Much of the town's anti-Allied anger had dissipated, though it had not lost its patriotic exhilaration. The de Bunsens encountered no hostility. They were accompanied by police in dress uniform, resembling an honor guard, and by their own wistful thoughts. It was hard to say good-bye to this city. Eight months ago they had taken up their posts, in December of 1913, during the swirl of the social season. They had leased a castle from Count Hoyos, "a dream of beauty," according to Lady de Bunsen's diary. The whole Danubian ambiance had enchanted them, especially Vienna's carnival, which had begun shortly after their arrival. "The mise-en-scene," Lady de Bunsen had mused of these revels, "was wonderful."

And now, as they departed, the mise-en-scene maintained its wonder. On the way to their train they met an artillery regiment also en route to a railway station. Green sprigs bounced from the kepis of the soldiers, roses garlanded the cannons, a band lilted the "Radetzky March," the march that is more polka than march. Housewives waved kerchiefs from windows, children skipped along, girls popped sweets into the recruits' pockets, all prancing and laughing and never missing a single musical beat. It was an alfresco dance, festive with sun, sporting happy masks.

Of course similar scenes enlivened other capitals as well. They sparkled on the Champs Elysees, at Picadilly Circus, along the Nevsky Prospekt, and up and down the Wilhelmstrasse. But Vienna-origin of this great international midsummer frolic-Vienna out-waltzed friend and foe alike in celebration.

The World War had come to the city by the Danube, dressed as a ball. Tra-la… Hurrah!..

Afterword

ON OCTOBER 28, 1914, THE SARAJEVO DISTRICT COURT SENTENCED Gavrilo Princip to twenty years of hard labor, with a fast once a month; one day a year-June 28, the date of the assassination-he was to spend on a hard bed in a darkened cell.
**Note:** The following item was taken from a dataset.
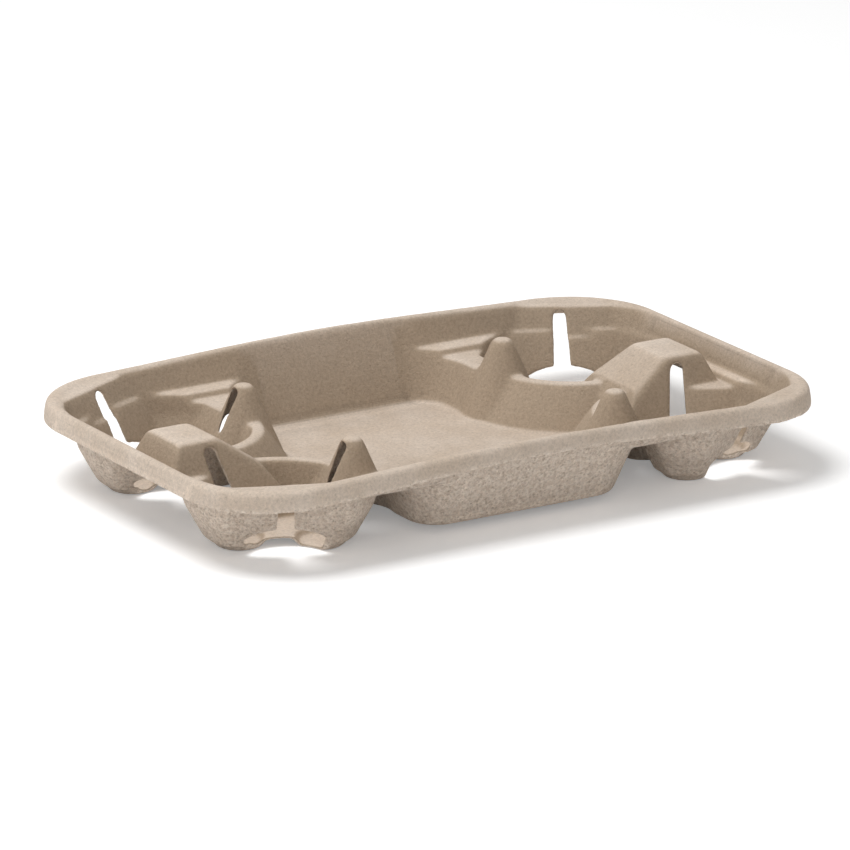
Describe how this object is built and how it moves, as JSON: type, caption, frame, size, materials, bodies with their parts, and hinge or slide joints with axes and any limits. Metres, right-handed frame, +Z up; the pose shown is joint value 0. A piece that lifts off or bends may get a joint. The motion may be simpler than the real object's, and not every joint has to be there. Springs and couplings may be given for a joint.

The same sentence was imposed on Trifko Graben and Nedeljko Cabrinovic. These three were under-age for the death penalty. Danilo Ilk, the oldest of the team, was sentenced to be hanged.

Ilic was executed on February 3, 1915. Princip, Graben, and Cabrinovic were removed to the Bohemian fortress at Theresienstadt (later site of the concentration camp under the Third Reich). At Theresienstadt, Cabrinovic died on January 23, 1916, of tuberculosis. Graben died here, also of tuberculosis, on October 21, 1916. Princip died in Theresienstadt of the same disease on April 28, 1918. It is probable that malnutrition and prison conditions contributed to these young deaths.